▶ [The exercise]:
Verbatim output of all the material below is required.

▶ [Raw data]:
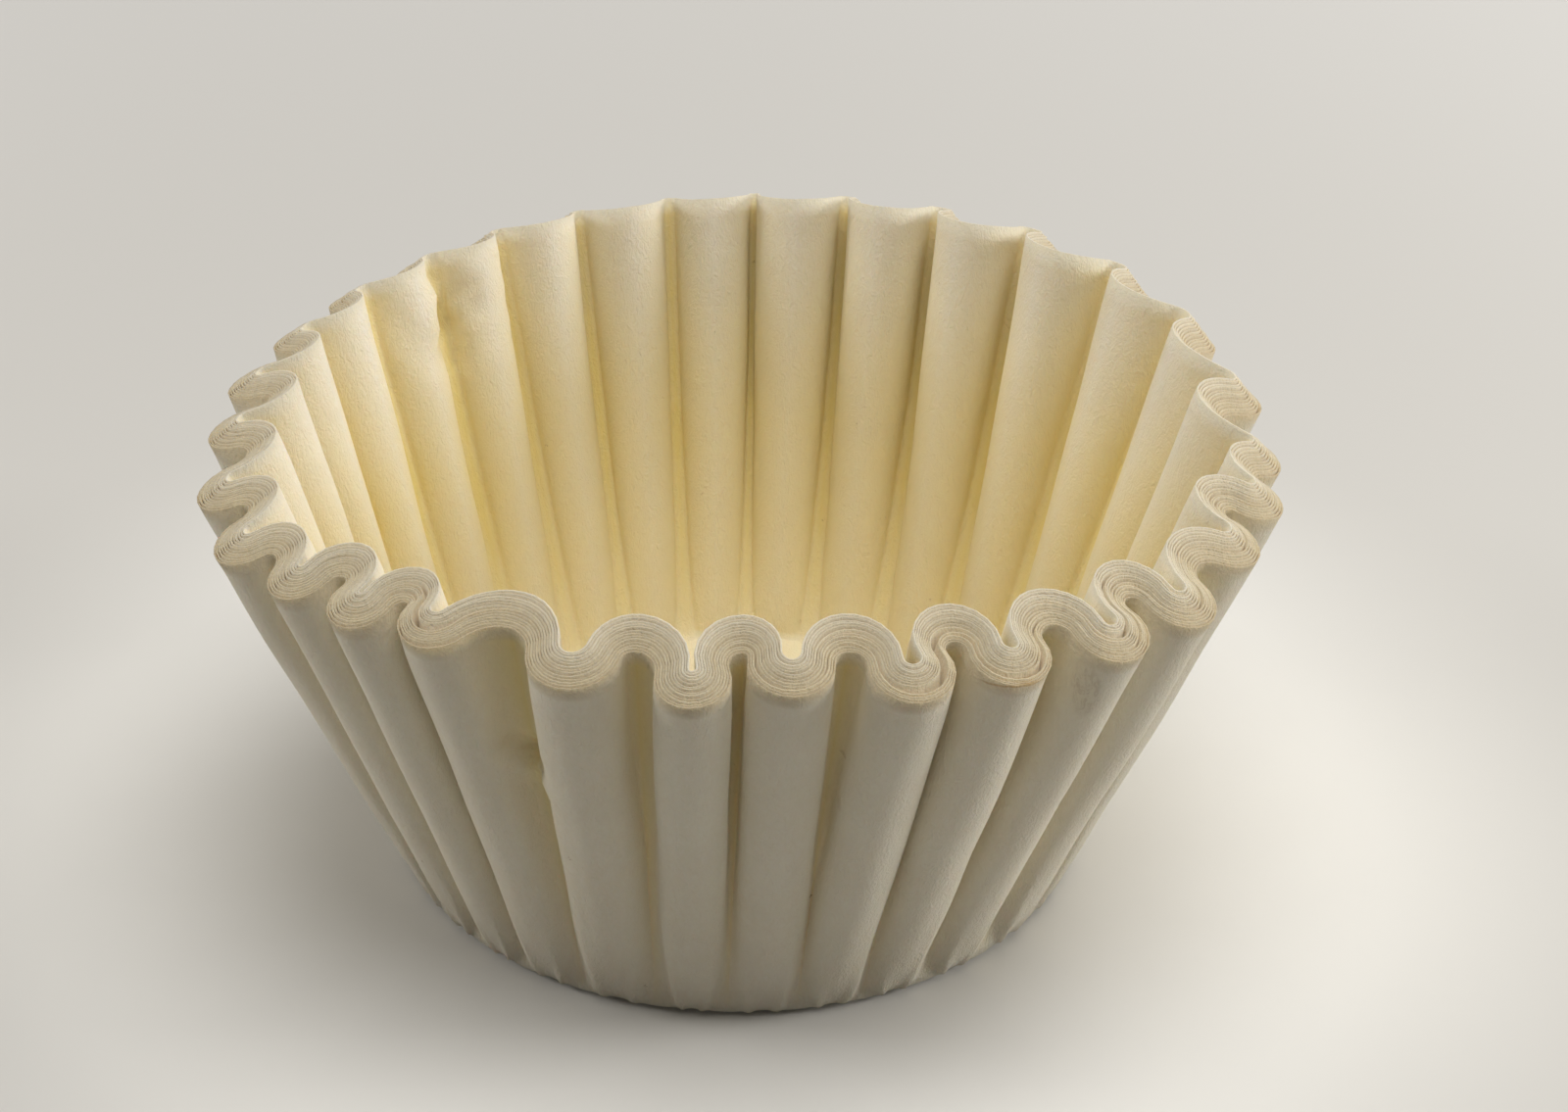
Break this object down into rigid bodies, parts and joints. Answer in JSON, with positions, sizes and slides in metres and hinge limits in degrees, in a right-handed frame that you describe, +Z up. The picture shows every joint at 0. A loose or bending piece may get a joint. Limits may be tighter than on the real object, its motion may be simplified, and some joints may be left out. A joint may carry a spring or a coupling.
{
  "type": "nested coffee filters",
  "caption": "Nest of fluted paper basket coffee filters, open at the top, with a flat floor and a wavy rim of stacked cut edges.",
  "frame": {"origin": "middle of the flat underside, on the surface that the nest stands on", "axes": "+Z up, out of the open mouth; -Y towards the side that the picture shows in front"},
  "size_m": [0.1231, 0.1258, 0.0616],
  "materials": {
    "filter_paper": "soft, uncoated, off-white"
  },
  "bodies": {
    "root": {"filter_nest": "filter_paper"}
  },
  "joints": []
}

▶ [Written answer]:
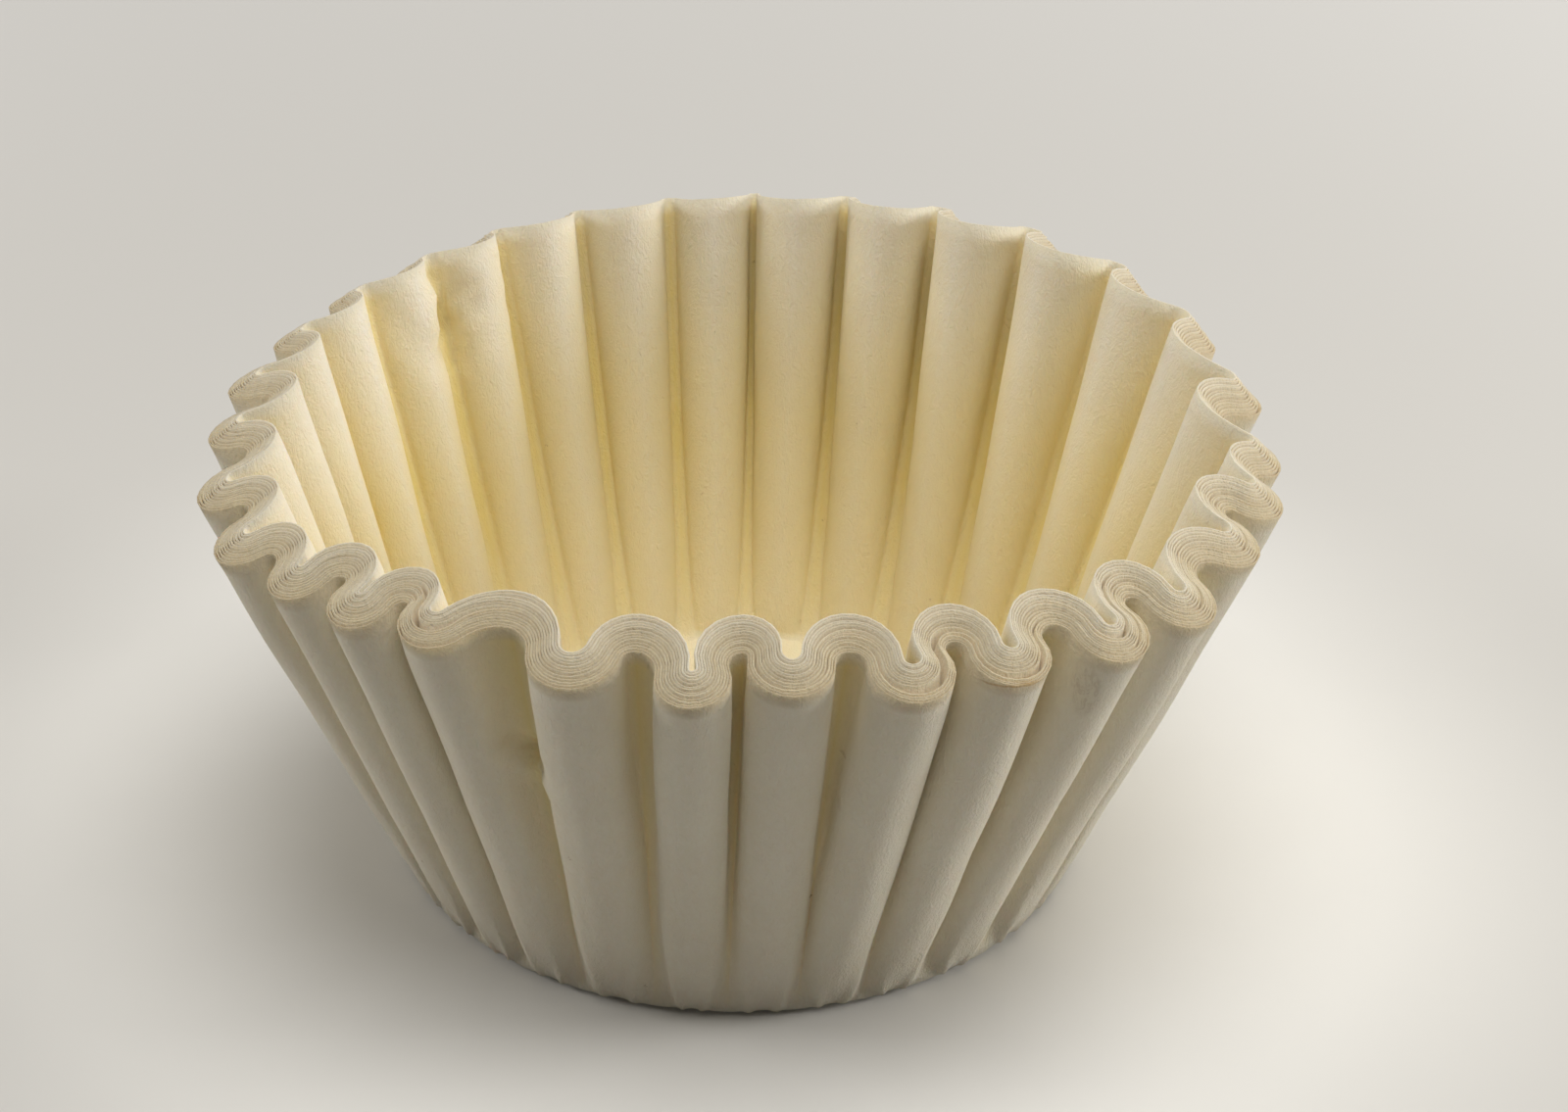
Break this object down into rigid bodies, parts and joints. Answer in JSON, with positions, sizes and slides in metres and hinge limits in degrees, in a right-handed frame that you describe, +Z up. The picture shows every joint at 0. A loose or bending piece may get a joint. Limits may be tighter than on the real object, its motion may be simplified, and some joints may be left out. A joint may carry a spring or a coupling.
{
  "type": "nested coffee filters",
  "caption": "Nest of fluted paper basket coffee filters, open at the top, with a flat floor and a wavy rim of stacked cut edges.",
  "frame": {"origin": "middle of the flat underside, on the surface that the nest stands on", "axes": "+Z up, out of the open mouth; -Y towards the side that the picture shows in front"},
  "size_m": [0.1231, 0.1258, 0.0616],
  "materials": {
    "filter_paper": "soft, uncoated, off-white"
  },
  "bodies": {
    "root": {"filter_nest": "filter_paper"}
  },
  "joints": []
}